Creative agency Article Group came to us with the project, having been given it mostly as a small end of the year brief. However, their concept for it was incredible. We just knew with a proper directors treatment this could be a really fun 2020 wrap up spot. The insane part was we basically had to pull it all off within 3 weeks.
Creating a compelling ad filled with so many Google Meet/Duo screens must have had its challenges. What problems did you have to solve and how in the world did you find all those people?
The workflow of this project was continuously the challenge of the spot. We had to cast about 70 people, do multiple rounds of recording with them as the spot evolved, and place different parts of their session in different parts of the video. Unlike a normal production where one decision leads to a next ability to make one, this one was making decisions parallel to each other the whole way due to the insanely tight timeline. One aspect of the edit change affected the animations, which affected timing needs of a full grid of recordings. A ton of the people in the video are not trained talent, but rather real people. We wanted authenticity in the casting and they were from all over the country.
Tell me about your creative decisions. What were your goals and vision for this project?
The goal of the project was to use a wheel of fortune like text system to relay some fun end of year messages. We wanted people to really feel a quirky closure and accomplishment about making it through such an insane year. To execute that feeling, the vision was to make a seamless transition of imagery and messages to visually and narratively carry the audience through, much like the tech being shown did for millions of people. All of the agency and the director’s decisions always had to come back to the commitment of authentic experiences and emotions we felt throughout the year, while keeping it light and a little fun.
What were you looking for music-wise? Did you know the vibe and energy going into the project, or did it come later on? Lastly, what brought you to choosing “Remember” by Easy McCoy feat. Mika Parris?
As far as music, it was quite a journey actually.
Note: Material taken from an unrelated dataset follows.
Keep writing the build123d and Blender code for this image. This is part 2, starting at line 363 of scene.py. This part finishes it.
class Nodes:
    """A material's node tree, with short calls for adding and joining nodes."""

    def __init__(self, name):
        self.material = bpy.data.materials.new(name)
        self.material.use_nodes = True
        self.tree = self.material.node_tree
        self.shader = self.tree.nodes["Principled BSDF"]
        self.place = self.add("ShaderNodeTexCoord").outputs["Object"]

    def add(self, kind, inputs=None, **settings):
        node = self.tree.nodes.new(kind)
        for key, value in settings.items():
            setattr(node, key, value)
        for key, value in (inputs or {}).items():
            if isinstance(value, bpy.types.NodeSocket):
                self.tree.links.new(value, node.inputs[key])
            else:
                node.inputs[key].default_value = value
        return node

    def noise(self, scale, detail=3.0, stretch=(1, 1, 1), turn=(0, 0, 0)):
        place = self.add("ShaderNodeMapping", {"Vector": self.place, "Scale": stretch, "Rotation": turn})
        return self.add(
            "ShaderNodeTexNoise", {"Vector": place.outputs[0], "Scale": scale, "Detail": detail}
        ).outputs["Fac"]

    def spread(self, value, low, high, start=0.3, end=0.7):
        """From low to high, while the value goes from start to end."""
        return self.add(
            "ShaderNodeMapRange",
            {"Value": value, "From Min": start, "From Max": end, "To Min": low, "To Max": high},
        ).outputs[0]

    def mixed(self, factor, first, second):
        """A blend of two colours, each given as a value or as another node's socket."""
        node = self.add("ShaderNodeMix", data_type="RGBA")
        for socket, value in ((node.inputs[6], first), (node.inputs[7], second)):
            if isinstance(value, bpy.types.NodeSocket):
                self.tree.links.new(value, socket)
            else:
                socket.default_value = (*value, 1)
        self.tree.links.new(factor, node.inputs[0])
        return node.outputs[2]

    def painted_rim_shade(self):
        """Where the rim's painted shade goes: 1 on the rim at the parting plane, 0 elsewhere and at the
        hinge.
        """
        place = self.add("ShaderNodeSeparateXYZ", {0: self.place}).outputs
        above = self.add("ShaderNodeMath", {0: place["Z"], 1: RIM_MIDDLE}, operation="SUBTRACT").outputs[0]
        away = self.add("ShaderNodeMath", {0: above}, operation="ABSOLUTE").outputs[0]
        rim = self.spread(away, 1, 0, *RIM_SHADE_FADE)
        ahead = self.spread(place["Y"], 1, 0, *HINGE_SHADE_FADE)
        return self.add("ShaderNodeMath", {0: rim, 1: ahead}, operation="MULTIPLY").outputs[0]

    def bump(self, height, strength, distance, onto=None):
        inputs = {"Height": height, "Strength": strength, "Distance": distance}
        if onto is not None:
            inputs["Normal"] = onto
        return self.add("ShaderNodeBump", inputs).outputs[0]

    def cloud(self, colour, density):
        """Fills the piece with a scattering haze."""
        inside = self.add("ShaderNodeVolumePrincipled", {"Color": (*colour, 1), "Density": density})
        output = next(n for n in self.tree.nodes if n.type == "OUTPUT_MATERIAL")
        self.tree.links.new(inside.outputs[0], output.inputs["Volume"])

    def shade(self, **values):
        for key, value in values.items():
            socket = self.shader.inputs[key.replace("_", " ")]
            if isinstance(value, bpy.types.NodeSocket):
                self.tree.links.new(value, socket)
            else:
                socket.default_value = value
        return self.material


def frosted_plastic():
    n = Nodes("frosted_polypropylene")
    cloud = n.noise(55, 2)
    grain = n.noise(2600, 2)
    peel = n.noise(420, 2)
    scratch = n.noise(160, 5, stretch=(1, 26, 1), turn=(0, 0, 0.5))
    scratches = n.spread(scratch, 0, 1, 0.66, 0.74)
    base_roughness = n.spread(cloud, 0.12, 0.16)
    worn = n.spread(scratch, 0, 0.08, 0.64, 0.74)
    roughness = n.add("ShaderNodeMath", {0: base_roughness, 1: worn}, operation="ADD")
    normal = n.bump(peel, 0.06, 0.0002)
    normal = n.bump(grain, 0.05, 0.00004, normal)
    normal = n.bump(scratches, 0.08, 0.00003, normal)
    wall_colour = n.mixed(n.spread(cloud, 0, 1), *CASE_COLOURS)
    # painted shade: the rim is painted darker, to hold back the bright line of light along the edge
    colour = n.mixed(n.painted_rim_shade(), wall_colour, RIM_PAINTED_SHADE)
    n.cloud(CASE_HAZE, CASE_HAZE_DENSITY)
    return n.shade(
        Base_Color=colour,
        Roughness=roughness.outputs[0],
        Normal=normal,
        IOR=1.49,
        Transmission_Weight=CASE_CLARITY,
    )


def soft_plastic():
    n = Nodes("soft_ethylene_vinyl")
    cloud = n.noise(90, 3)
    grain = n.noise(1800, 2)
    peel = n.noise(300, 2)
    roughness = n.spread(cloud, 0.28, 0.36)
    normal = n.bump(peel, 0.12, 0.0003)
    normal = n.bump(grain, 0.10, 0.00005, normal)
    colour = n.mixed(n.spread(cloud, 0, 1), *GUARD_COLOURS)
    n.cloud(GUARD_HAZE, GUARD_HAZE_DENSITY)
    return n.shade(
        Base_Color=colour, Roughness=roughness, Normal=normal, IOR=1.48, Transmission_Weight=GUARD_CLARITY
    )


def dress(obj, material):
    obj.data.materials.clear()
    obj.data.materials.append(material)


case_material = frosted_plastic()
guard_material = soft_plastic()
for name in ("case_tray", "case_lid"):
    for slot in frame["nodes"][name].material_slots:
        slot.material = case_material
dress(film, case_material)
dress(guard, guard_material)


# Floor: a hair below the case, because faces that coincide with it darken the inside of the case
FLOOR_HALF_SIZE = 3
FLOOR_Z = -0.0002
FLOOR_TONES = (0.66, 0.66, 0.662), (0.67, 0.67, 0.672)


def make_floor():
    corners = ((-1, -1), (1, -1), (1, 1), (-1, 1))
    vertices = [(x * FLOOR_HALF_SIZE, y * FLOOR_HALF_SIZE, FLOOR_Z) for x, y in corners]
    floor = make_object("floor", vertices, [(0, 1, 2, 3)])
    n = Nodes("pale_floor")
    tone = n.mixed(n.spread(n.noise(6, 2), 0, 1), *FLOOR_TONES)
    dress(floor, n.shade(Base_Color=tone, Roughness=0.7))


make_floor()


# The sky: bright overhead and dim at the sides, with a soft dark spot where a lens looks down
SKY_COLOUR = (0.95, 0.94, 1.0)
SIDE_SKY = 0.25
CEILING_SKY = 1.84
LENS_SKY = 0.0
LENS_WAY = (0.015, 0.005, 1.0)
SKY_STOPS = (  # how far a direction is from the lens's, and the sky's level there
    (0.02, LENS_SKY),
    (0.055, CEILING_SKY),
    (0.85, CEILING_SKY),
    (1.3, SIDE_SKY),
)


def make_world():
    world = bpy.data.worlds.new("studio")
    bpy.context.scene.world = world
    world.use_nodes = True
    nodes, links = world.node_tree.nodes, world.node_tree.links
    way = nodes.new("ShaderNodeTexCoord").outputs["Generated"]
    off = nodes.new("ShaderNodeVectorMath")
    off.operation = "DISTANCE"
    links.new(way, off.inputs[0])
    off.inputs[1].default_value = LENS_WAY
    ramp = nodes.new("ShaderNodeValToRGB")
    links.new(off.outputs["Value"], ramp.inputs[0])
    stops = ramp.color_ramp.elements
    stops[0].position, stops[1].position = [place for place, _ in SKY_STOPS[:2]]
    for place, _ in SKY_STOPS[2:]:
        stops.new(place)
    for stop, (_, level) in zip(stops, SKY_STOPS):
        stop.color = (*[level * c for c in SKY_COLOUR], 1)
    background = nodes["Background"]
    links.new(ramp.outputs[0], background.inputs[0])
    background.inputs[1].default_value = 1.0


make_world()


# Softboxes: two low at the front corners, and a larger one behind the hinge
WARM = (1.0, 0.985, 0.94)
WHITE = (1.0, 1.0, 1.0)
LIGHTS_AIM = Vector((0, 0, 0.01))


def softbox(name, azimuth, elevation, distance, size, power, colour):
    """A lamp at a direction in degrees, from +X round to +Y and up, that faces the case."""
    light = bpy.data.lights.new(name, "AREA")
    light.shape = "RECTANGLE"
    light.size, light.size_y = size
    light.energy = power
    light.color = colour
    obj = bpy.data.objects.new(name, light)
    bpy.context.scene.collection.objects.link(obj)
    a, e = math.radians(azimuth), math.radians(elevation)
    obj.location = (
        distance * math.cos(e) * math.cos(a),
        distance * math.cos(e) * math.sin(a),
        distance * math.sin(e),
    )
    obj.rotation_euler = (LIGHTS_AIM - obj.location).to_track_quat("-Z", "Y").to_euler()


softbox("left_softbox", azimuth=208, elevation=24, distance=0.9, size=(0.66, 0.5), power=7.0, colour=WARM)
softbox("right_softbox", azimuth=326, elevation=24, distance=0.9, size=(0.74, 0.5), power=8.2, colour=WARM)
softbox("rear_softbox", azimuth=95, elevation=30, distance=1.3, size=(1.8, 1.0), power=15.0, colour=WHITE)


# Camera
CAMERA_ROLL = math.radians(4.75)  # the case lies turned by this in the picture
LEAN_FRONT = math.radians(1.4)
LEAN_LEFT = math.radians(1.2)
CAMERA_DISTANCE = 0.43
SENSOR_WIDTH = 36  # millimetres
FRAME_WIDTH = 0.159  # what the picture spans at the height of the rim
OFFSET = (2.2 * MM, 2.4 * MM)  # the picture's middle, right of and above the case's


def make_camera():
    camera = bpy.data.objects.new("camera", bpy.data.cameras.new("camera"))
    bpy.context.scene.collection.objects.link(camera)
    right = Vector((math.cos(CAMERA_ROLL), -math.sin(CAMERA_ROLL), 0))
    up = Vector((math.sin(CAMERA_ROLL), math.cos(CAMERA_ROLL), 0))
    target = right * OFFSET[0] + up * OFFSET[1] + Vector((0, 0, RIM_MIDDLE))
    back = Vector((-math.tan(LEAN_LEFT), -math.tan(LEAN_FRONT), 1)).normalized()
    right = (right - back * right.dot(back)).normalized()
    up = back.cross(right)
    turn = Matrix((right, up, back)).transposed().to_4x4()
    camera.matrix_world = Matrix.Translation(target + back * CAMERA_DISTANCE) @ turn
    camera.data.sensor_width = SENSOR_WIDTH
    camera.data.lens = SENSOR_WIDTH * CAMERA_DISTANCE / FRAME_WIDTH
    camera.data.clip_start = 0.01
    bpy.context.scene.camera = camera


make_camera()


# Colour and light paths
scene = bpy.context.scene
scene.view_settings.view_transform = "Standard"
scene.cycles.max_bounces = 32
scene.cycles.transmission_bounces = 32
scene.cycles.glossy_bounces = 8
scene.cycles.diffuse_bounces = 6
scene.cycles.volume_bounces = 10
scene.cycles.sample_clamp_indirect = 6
Originally our whole team was feeling something more energetic and light, quirky perhaps. However when we reviewed a lot of our options, “Remember” by Easy McCoy became one of the top picks as a more emotionally led option. When we sent picks to client, they instantly resonated with the song. It was one of those tracks where the farther we got into the edit process, the more thankful we were to go in that direction. It truly changed the whole tone of the piece.
What’s next for you and your team? What are you most looking forward to this year?
Our Optic Sky team is always looking to do more ridiculous and future forward content. This year, we are piloting a number of virtual productions, taking all that tech and making super ironic spots or shorts with it. Honestly, I’m most looking forward to the world taking all the learnings from last year and truly implementing them in the hearts of their businesses. We do a ton of comedy, but I find the magic between making someone laugh and cry is a fine line best executed by the contrast and unexpectedness of one following the other. We need more laughs this year, so I hope to see more comedy again. That being said, I hope tastefully we can all maintain the vulnerability that can be brought out through comedy, both a laugh and a heartfelt sentiment.